Plusieurs journalistes ont été blessés alors qu’ils couvraient l’actualité dans les Territoires palestiniens ou la guerre au Liban. Le 7 juillet, Hamid Al Khur, photographe de l’agence turque Ihlas, a reçu trois balles israéliennes alors qu’il filmait des affrontements entre des militants palestiniens et des troupes israéliennes à Beit Lahiya, dans le nord de la bande de Gaza. Quelques jours plus tard, une vingtaine de professionnels des médias couvraient une incursion israélienne dans la bande de Gaza lorsqu’ils ont été pris sous les tirs d’un char israélien. Ibrahim Atla, cameraman de la chaîne de télévision publique palestinienne, portait un gilet sur lequel était marqué "Media". Il a été touché par plusieurs éclats d’obus. Sa cage thoracique a été perforée. Son assistant a également été blessé ainsi qu’un journaliste de nationalité japonaise. Un véhicule de l’agence de presse Reuters a été endommagé.

Par ailleurs, les journalistes palestiniens sont confrontés à de nombreuses restrictions imposées par les autorités israéliennes qui les considèrent avant tout comme des ressortissants palestiniens. Leurs déplacements entre la bande de Gaza et la Cisjordanie sont donc interdits pour des raisons de sécurité. En 2006, les forces israéliennes n’ont pas hésité à envahir des locaux de médias ou les domiciles de journalistes dans les Territoires, à la recherche d’armes ou de "matériel illégal".
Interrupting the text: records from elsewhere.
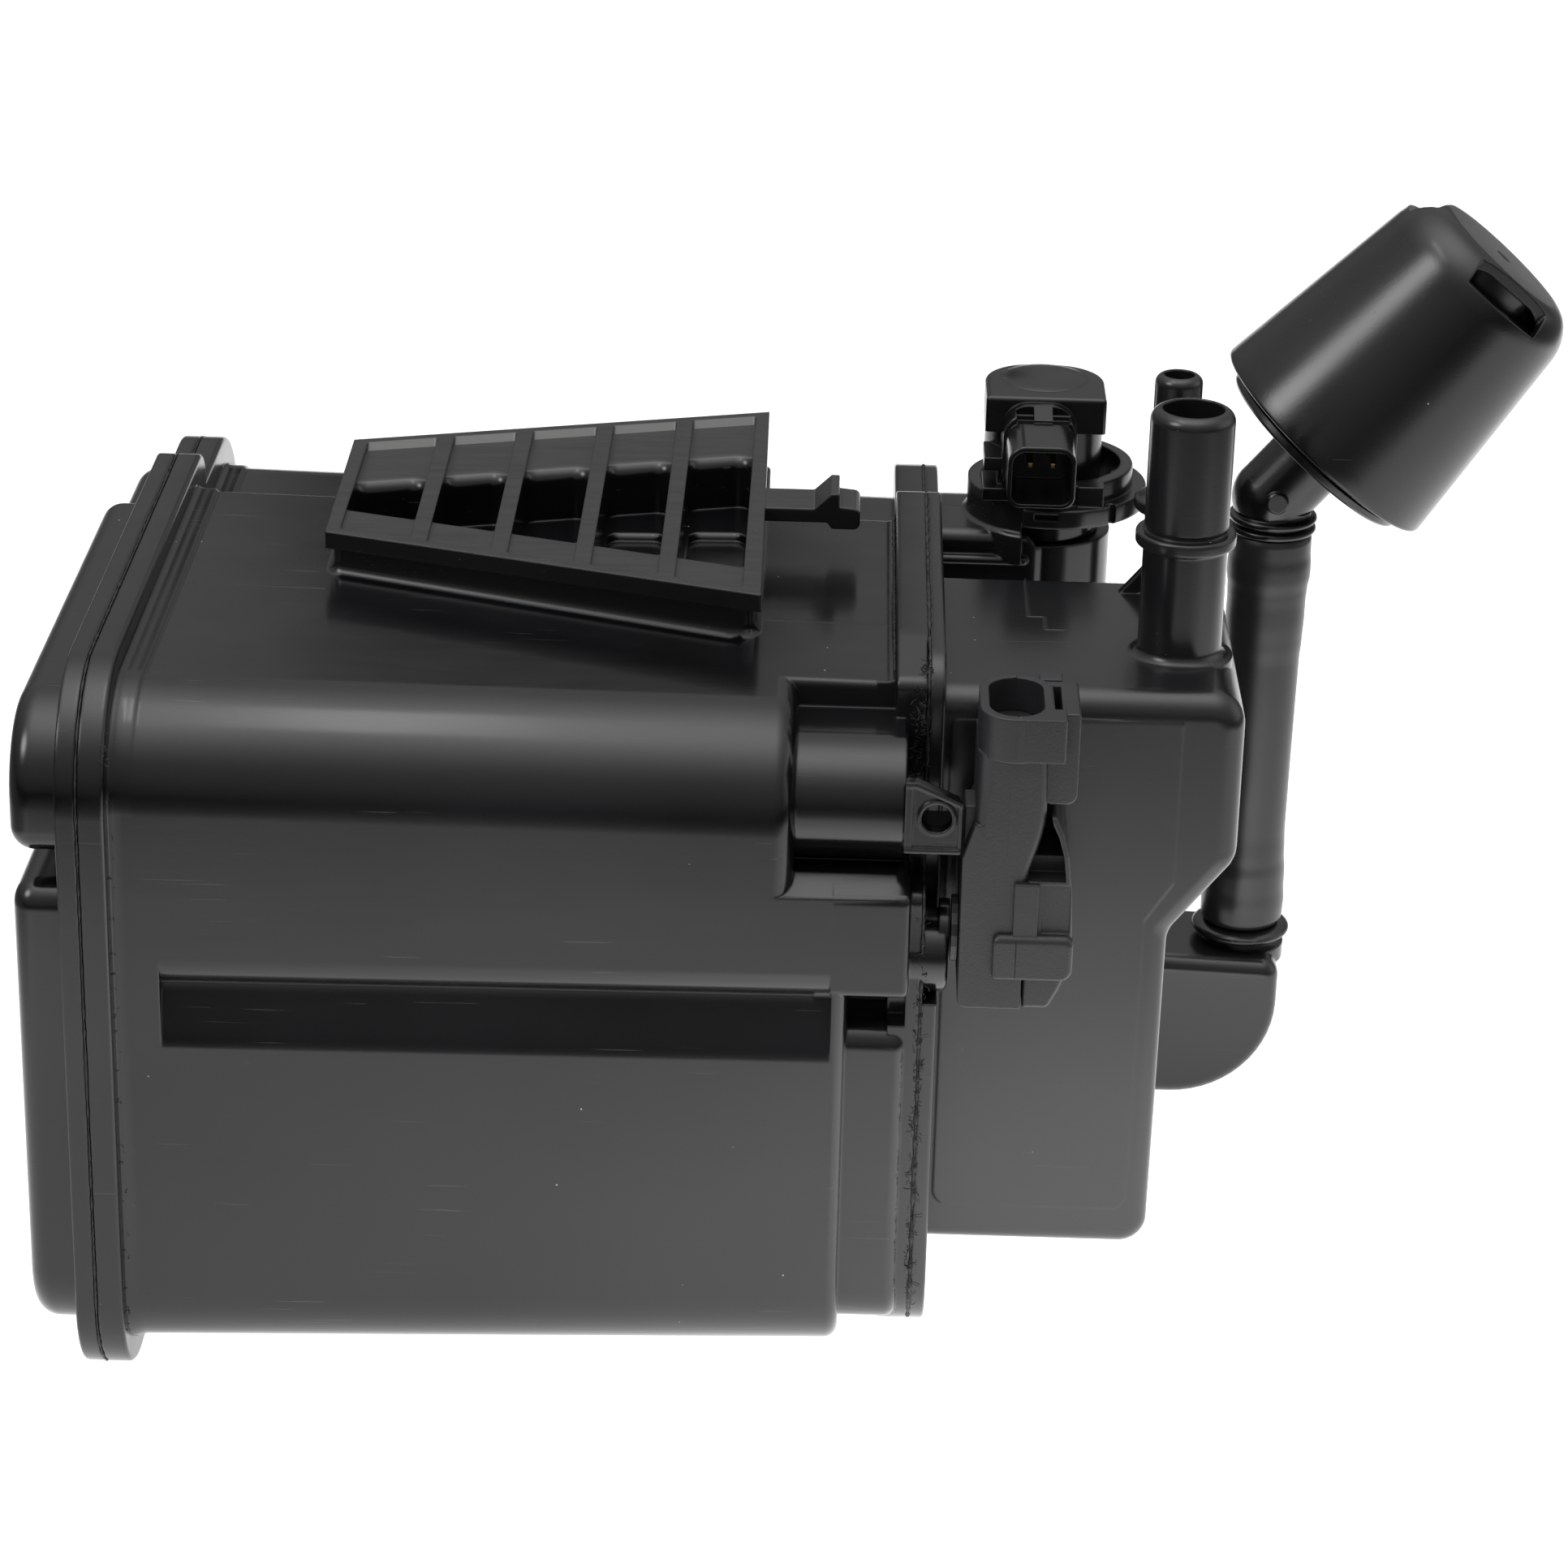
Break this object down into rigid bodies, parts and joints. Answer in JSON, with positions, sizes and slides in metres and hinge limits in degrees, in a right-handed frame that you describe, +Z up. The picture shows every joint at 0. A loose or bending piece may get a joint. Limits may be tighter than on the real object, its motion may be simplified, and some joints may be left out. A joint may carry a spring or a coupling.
{
  "type": "charcoal canister",
  "caption": "Welded black plastic charcoal canister for a fuel-vapour system, with vent valve, pressure sensor, hose, fresh-air filter and vapour ports.",
  "frame": {"origin": "middle of the bounding box, at its bottom (the underside of the left weld flange)", "axes": "+X along the canister from the end cap to the ports, +Y from the front chamber to the rear chamber, +Z up, out of the ports"},
  "size_m": [0.296, 0.186, 0.2011],
  "materials": {
    "black_plastic": "satin injection-moulded glass-filled polyamide, black",
    "grey_plastic": "matte glass-filled polyester, dark grey",
    "hose_rubber": "smooth satin black rubber",
    "carbon": "bed of black pellets, modelled as one solid",
    "fleece": "needled off-white fleece",
    "foam": "open-cell dark grey foam",
    "natural_plastic": "natural unpainted plastic",
    "spring_steel": "drawn wire",
    "core_steel": "plated soft iron",
    "copper": "enamelled copper wire winding",
    "terminal_brass": "bright stamped blades",
    "circuit_board": "green solder-mask board"
  },
  "bodies": {
    "canister": {"bed_spring_lower_1": "spring_steel", "bed_spring_lower_2": "spring_steel", "bed_spring_rear": "spring_steel", "bed_spring_upper": "spring_steel", "canister_body": "black_plastic", "carbon_bed_lower": "carbon", "carbon_bed_rear": "carbon", "carbon_bed_upper": "carbon", "end_cap": "black_plastic", "filter_cap": "black_plastic", "filter_elbow": "black_plastic", "filter_foam": "foam", "filter_retainer": "natural_plastic", "manifold_cover": "black_plastic", "pad_inlet_lower": "fleece", "pad_inlet_rear": "fleece", "pad_inlet_upper": "fleece", "pad_outlet_lower": "fleece", "pad_outlet_rear": "fleece", "pad_outlet_upper": "fleece", "pressure_plate_lower": "natural_plastic", "pressure_plate_rear": "natural_plastic", "pressure_plate_upper": "natural_plastic", "pressure_sensor_board": "circuit_board", "pressure_sensor_cover": "grey_plastic", "pressure_sensor_element": "natural_plastic", "pressure_sensor_gasket": "hose_rubber", "pressure_sensor_housing": "grey_plastic", "pressure_sensor_terminal_a": "terminal_brass", "pressure_sensor_terminal_b": "terminal_brass", "pressure_sensor_terminal_c": "terminal_brass", "vent_hose": "hose_rubber", "vent_valve_bobbin": "natural_plastic", "vent_valve_core": "core_steel", "vent_valve_frame": "core_steel", "vent_valve_housing": "black_plastic", "vent_valve_return_spring": "spring_steel", "vent_valve_seal_ring": "hose_rubber", "vent_valve_seat_plate": "natural_plastic", "vent_valve_terminal_a": "terminal_brass", "vent_valve_terminal_b": "terminal_brass", "vent_valve_winding": "copper"},
    "valve_plunger": {"vent_valve_plunger": "core_steel", "vent_valve_seal": "hose_rubber"}
  },
  "joints": [
    {"name": "valve_plunger_slide", "type": "slide", "parent": "canister", "child": "valve_plunger", "axis": [0, 0, 1], "range_m": [0, 0.002], "stiffness_N_per_m": 300, "springref_m": -0.004, "deforming": ["vent_valve_return_spring"]}
  ]
}
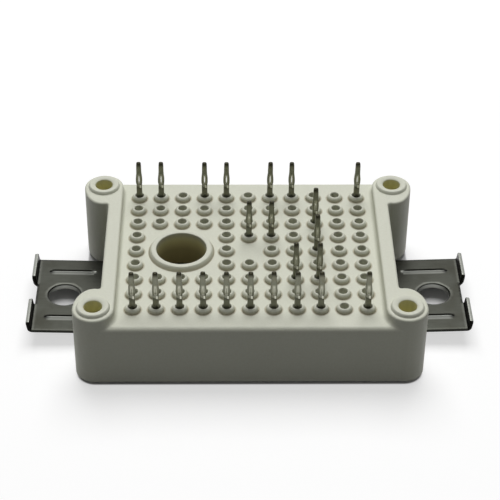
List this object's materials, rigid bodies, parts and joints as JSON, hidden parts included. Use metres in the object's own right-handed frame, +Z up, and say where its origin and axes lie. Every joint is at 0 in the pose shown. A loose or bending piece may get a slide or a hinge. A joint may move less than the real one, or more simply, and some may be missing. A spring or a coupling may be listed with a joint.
{
  "type": "igbt module",
  "caption": "Low power semiconductor module: moulded housing with screw posts, lid of guide bosses, press-fit contacts standing up, sheet clamps at both ends.",
  "frame": {"origin": "middle of the box at the height of the bare copper base it stands on", "axes": "+X runs through the two clamps, +Y to the rear, +Z up through the contacts"},
  "size_m": [0.0628, 0.0338, 0.0167],
  "materials": {
    "moulded_housing": "moulded, ivory, satin",
    "clamp_steel": "rolled sheet, dark grey, satin",
    "tinned_contact": "stamped, tin plated, semi-bright",
    "sleeve_metal": "tin plated",
    "heat_copper": "rolled copper, bare, lightly tarnished",
    "track_copper": "rolled copper, bare",
    "substrate_ceramic": "fired alumina, matt white",
    "silicon_chip": "metallised silicon",
    "solder": "soft solder, dull",
    "bond_aluminium": "drawn, bright",
    "seam_adhesive": "cured silicone, grey",
    "silicone_fill": "cured silicone, clear over the chips",
    "sensor_ceramic": "sintered, end caps tinned"
  },
  "bodies": {
    "root": {"adhesive_bead": "seam_adhesive", "base_copper": "heat_copper", "bond_wires": "bond_aluminium", "brake_diode_chip": "silicon_chip", "brake_igbt_chip": "silicon_chip", "ceramic_plate": "substrate_ceramic", "clamp_left": "clamp_steel", "clamp_right": "clamp_steel", "contact_pin_r0_c0": "tinned_contact", "contact_pin_r0_c1": "tinned_contact", "contact_pin_r0_c10": "tinned_contact", "contact_pin_r0_c3": "tinned_contact", "contact_pin_r0_c4": "tinned_contact", "contact_pin_r0_c6": "tinned_contact", "contact_pin_r0_c7": "tinned_contact", "contact_pin_r2_c8": "tinned_contact", "contact_pin_r3_c5": "tinned_contact", "contact_pin_r3_c6": "tinned_contact", "contact_pin_r4_c8": "tinned_contact", "contact_pin_r6_c7": "tinned_contact", "contact_pin_r6_c8": "tinned_contact", "contact_pin_r8_c0": "tinned_contact", "contact_pin_r8_c1": "tinned_contact", "contact_pin_r8_c10": "tinned_contact", "contact_pin_r8_c2": "tinned_contact", "contact_pin_r8_c3": "tinned_contact", "contact_pin_r8_c4": "tinned_contact", "contact_pin_r8_c5": "tinned_contact", "contact_pin_r8_c6": "tinned_contact", "contact_pin_r8_c7": "tinned_contact", "contact_pin_r8_c8": "tinned_contact", "copper_tracks": "track_copper", "freewheel_diode_chip_1": "silicon_chip", "freewheel_diode_chip_2": "silicon_chip", "freewheel_diode_chip_3": "silicon_chip", "freewheel_diode_chip_4": "silicon_chip", "freewheel_diode_chip_5": "silicon_chip", "freewheel_diode_chip_6": "silicon_chip", "housing": "moulded_housing", "inverter_igbt_chip_1": "silicon_chip", "inverter_igbt_chip_2": "silicon_chip", "inverter_igbt_chip_3": "silicon_chip", "inverter_igbt_chip_4": "silicon_chip", "inverter_igbt_chip_5": "silicon_chip", "inverter_igbt_chip_6": "silicon_chip", "pin_sleeves": "sleeve_metal", "rectifier_diode_chip_1": "silicon_chip", "rectifier_diode_chip_2": "silicon_chip", "rectifier_diode_chip_3": "silicon_chip", "rectifier_diode_chip_4": "silicon_chip", "rectifier_diode_chip_5": "silicon_chip", "rectifier_diode_chip_6": "silicon_chip", "silicone_gel": "silicone_fill", "solder_joints": "solder", "thermistor": "sensor_ceramic"}
  },
  "joints": []
}
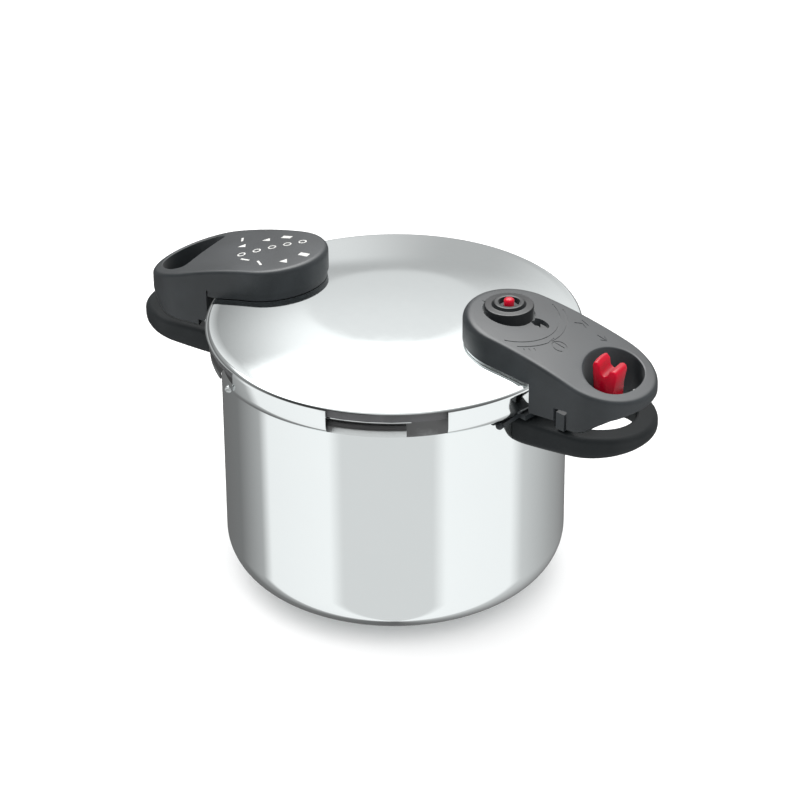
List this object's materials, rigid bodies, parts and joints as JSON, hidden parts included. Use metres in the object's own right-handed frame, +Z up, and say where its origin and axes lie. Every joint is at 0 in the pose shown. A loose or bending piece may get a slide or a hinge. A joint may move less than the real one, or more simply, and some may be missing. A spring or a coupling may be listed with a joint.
{
  "type": "pressure cooker",
  "caption": "Stainless steel pressure cooker with a bayonet lid, two pairs of black side handles, a rotary steam selector, a pressure indicator and a sliding lid lock.",
  "frame": {"origin": "centre of the base on the surface it stands on", "axes": "+Z up along the pot's axis; +X along the handles, towards the handle with the valves"},
  "size_m": [0.372, 0.243, 0.2176],
  "materials": {
    "polished_steel": "mirror polished stainless steel",
    "satin_steel": "satin stainless steel",
    "aluminium": "plain aluminium",
    "black_plastic": "satin black phenolic",
    "red_plastic": "glossy red plastic",
    "silicone": "dark grey silicone"
  },
  "bodies": {
    "pot": {"pot_body": "polished_steel", "base_core": "aluminium", "base_cap": "polished_steel", "pot_handle_right": "black_plastic", "pot_handle_left": "black_plastic", "pot_bracket_right": "satin_steel", "pot_bracket_left": "satin_steel", "pot_handle_screw_right_1": "satin_steel", "pot_handle_screw_right_2": "satin_steel", "pot_handle_screw_left_1": "satin_steel", "pot_handle_screw_left_2": "satin_steel", "lid_guide_hook": "black_plastic", "closing_stop": "black_plastic", "lock_keeper": "satin_steel"},
    "seal": {"gasket": "silicone"},
    "lid": {"lid_shell": "polished_steel", "lid_stop_stud": "satin_steel", "lid_handle_right": "black_plastic", "lid_handle_left": "black_plastic", "handle_base_right": "satin_steel", "handle_base_left": "black_plastic", "lid_handle_screw_1": "satin_steel", "lid_handle_screw_2": "satin_steel", "lid_handle_screw_3": "satin_steel", "valve_body": "satin_steel", "valve_washer": "silicone", "valve_nut": "satin_steel", "safety_valve_body": "satin_steel", "safety_valve_nut": "satin_steel", "lock_detent_spring": "satin_steel"},
    "selector": {"selector_knob": "black_plastic"},
    "indicator": {"pressure_indicator": "red_plastic", "indicator_spring": "satin_steel"},
    "safety": {"safety_plunger": "satin_steel", "safety_spring": "satin_steel"},
    "lock": {"lock_button": "red_plastic", "lock_bolt": "satin_steel"}
  },
  "joints": [
    {"name": "lid_lift", "type": "slide", "parent": "pot", "child": "seal", "axis": [0, 0, 1], "range_m": [0, 0.09]},
    {"name": "lid_turn", "type": "hinge", "parent": "seal", "child": "lid", "pos_m": [0, 0, 0.17], "axis": [0, 0, 1], "range_deg": [0, 36]},
    {"name": "selector_turn", "type": "hinge", "parent": "lid", "child": "selector", "pos_m": [0.084, 0, 0.21], "axis": [0, 0, 1], "range_deg": [0, 90]},
    {"name": "indicator_rise", "type": "slide", "parent": "lid", "child": "indicator", "axis": [0, 0, 1], "range_m": [0, 0.005], "stiffness_N_per_m": 60, "deforming": ["indicator_spring"]},
    {"name": "safety_lift", "type": "slide", "parent": "lid", "child": "safety", "axis": [0, 0, 1], "range_m": [0, 0.0025], "stiffness_N_per_m": 3000, "deforming": ["safety_spring"]},
    {"name": "lock_slide", "type": "slide", "parent": "lid", "child": "lock", "axis": [1, 0, 0], "range_m": [0, 0.007]}
  ]
}
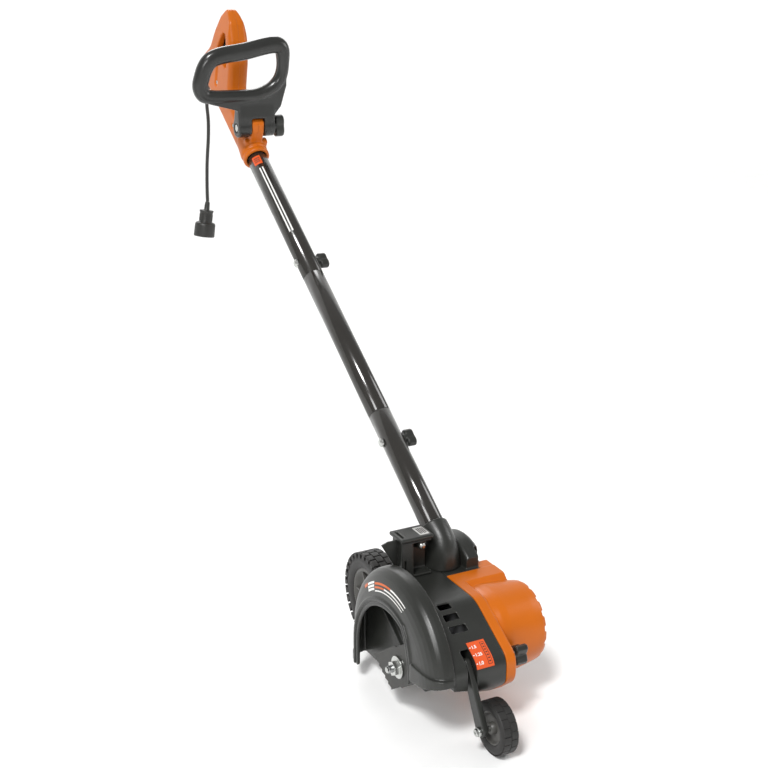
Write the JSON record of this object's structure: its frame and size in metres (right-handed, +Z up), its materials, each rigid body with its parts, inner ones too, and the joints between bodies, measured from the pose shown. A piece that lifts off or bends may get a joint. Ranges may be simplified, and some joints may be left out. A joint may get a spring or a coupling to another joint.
{
  "type": "lawn edger",
  "caption": "Corded walk-behind lawn edger with guarded serrated blade, in-line depth and rear wheels, sectioned tube pole and loop handles",
  "frame": {"origin": "ground level under the middle of the footprint, the cord and its plug left out", "axes": "+Z up, -Y the way the edger travels, -X the blade side, +X the motor side"},
  "size_m": [0.252, 1.3742, 1.0526],
  "materials": {
    "black_plastic": "textured charcoal moulding",
    "orange_plastic": "orange moulding",
    "tube_paint": "glossy dark grey-brown paint",
    "tyre_rubber": "dark tread",
    "hub_plastic": "dark grey moulding",
    "zinc_plate": "bright zinc plate",
    "machined_steel": "machined steel",
    "blade_steel": "dark hardened steel",
    "cast_alloy": "die cast",
    "copper_winding": "enamelled copper",
    "brass_contact": "bright brass",
    "soft_rubber": "soft black rubber",
    "pale_plastic": "glass-filled moulding"
  },
  "bodies": {
    "chassis": {"blade_guard": "black_plastic", "gear_housing": "black_plastic", "bearing_plate": "cast_alloy", "motor_cover": "orange_plastic", "motor_end_cap": "orange_plastic", "rear_housing": "black_plastic", "pole_socket": "black_plastic", "deflector_bracket": "black_plastic", "bracket_lid": "black_plastic", "side_deflector": "black_plastic", "spindle_bearing_outer": "machined_steel", "spindle_bearing_inner": "machined_steel", "stator": "machined_steel", "brush_holder_front": "brass_contact", "brush_holder_rear": "brass_contact", "motor_bearing_front": "machined_steel", "motor_bearing_rear": "machined_steel", "rear_wheel_arm": "black_plastic", "rear_axle": "zinc_plate", "depth_bolt": "zinc_plate", "lower_tube": "tube_paint", "middle_tube": "tube_paint", "upper_tube": "tube_paint", "lower_carriage_bolt": "zinc_plate", "upper_carriage_bolt": "zinc_plate", "handle_left_shell": "orange_plastic", "handle_right_shell": "orange_plastic", "trigger_pin": "machined_steel", "switch_module": "soft_rubber", "strain_relief": "soft_rubber", "cord": "soft_rubber", "plug_body": "soft_rubber", "plug_blade_left": "brass_contact", "plug_blade_right": "brass_contact"},
    "blade_spindle": {"spindle": "machined_steel", "drive_gear": "machined_steel", "inner_flange": "zinc_plate", "blade": "blade_steel", "flange_nut": "zinc_plate"},
    "rotor": {"motor_shaft": "machined_steel", "pinion": "machined_steel", "armature": "copper_winding", "commutator": "brass_contact", "cooling_fan": "pale_plastic"},
    "rear_wheel": {"rear_tyre": "tyre_rubber", "rear_hub": "hub_plastic"},
    "depth_leg": {"depth_arm": "black_plastic", "front_axle_bolt": "zinc_plate"},
    "front_wheel": {"front_tyre": "tyre_rubber", "front_hub": "hub_plastic"},
    "depth_clamp": {"depth_knob": "black_plastic"},
    "lower_tube_clamp": {"lower_tube_knob": "black_plastic"},
    "upper_tube_clamp": {"upper_tube_knob": "black_plastic"},
    "front_grip": {"front_handle": "black_plastic", "front_handle_bolt": "zinc_plate"},
    "front_grip_clamp": {"front_handle_knob": "black_plastic"},
    "trigger_lever": {"trigger": "black_plastic"},
    "lock_off": {"lock_off_button": "black_plastic"}
  },
  "joints": [
    {"name": "rotor_spin", "type": "hinge", "parent": "chassis", "child": "rotor", "pos_m": [0.044, -0.47585, 0.12625], "axis": [1, 0, 0], "continuous": true},
    {"name": "blade_spin", "type": "hinge", "parent": "chassis", "child": "blade_spindle", "pos_m": [-0.056, -0.46785, 0.093], "axis": [1, 0, 0], "continuous": true},
    {"name": "rear_wheel_spin", "type": "hinge", "parent": "chassis", "child": "rear_wheel", "pos_m": [-0.021, -0.21785, 0.0827], "axis": [1, 0, 0], "continuous": true},
    {"name": "depth_adjust", "type": "hinge", "parent": "chassis", "child": "depth_leg", "pos_m": [-0.041, -0.57185, 0.1295], "axis": [1, 0, 0], "range_deg": [-47, 0]},
    {"name": "front_wheel_spin", "type": "hinge", "parent": "depth_leg", "child": "front_wheel", "pos_m": [-0.016, -0.61885, 0.0433], "axis": [1, 0, 0], "continuous": true},
    {"name": "depth_knob_turn", "type": "hinge", "parent": "chassis", "child": "depth_clamp", "pos_m": [0.044, -0.57185, 0.1295], "axis": [1, 0, 0], "range_deg": [0, 360]},
    {"name": "lower_tube_knob_turn", "type": "hinge", "parent": "chassis", "child": "lower_tube_clamp", "pos_m": [0.059, -0.18958, 0.35882], "axis": [1, 0, 0], "range_deg": [0, 360]},
    {"name": "upper_tube_knob_turn", "type": "hinge", "parent": "chassis", "child": "upper_tube_clamp", "pos_m": [0.059, 0.16019, 0.60373], "axis": [1, 0, 0], "range_deg": [0, 360]},
    {"name": "front_handle_tilt", "type": "hinge", "parent": "chassis", "child": "front_grip", "pos_m": [0.029, 0.39733, 0.83082], "axis": [1, 0, 0], "range_deg": [-20, 60]},
    {"name": "front_handle_knob_turn", "type": "hinge", "parent": "front_grip", "child": "front_grip_clamp", "pos_m": [0.074, 0.39733, 0.83082], "axis": [1, 0, 0], "range_deg": [0, 360]},
    {"name": "trigger_pull", "type": "hinge", "parent": "chassis", "child": "trigger_lever", "pos_m": [0.029, 0.517, 1.0025], "axis": [1, 0, 0], "range_deg": [0, 8], "stiffness_Nm_per_rad": 0.15, "springref_deg": -11.46},
    {"name": "lock_off_press", "type": "slide", "parent": "chassis", "child": "lock_off", "axis": [1, 0, 0], "range_m": [0, 0.004], "stiffness_N_per_m": 150, "springref_m": -0.003}
  ],
  "couplings": [
    {"joint": "blade_spin", "follows": "rotor_spin", "ratio": -0.1875}
  ]
}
Enfin, des journalistes d’Al-Jazira ont été empêchés à plusieurs occasions de couvrir la guerre au Liban pendant l’été 2006. Walid Al-Omari, chef du bureau de la chaîne à Jérusalem, a été interpellé à deux reprises les 17 et 18 juillet, alors qu’il réalisait un reportage au nord du pays. Les membres d’une autre équipe d’Al-Jazira ont été menacés en direct. Alors qu’ils couvraient une incursion de Tsahal à Naplouse, un véhicule de l’armée s’est approché de la journaliste Jevara Al-Boudeiri. Des coups de feu ont été tirés. Le technicien de l’équipe, Waël Tantous, a été touché au pied par des balles en caoutchouc.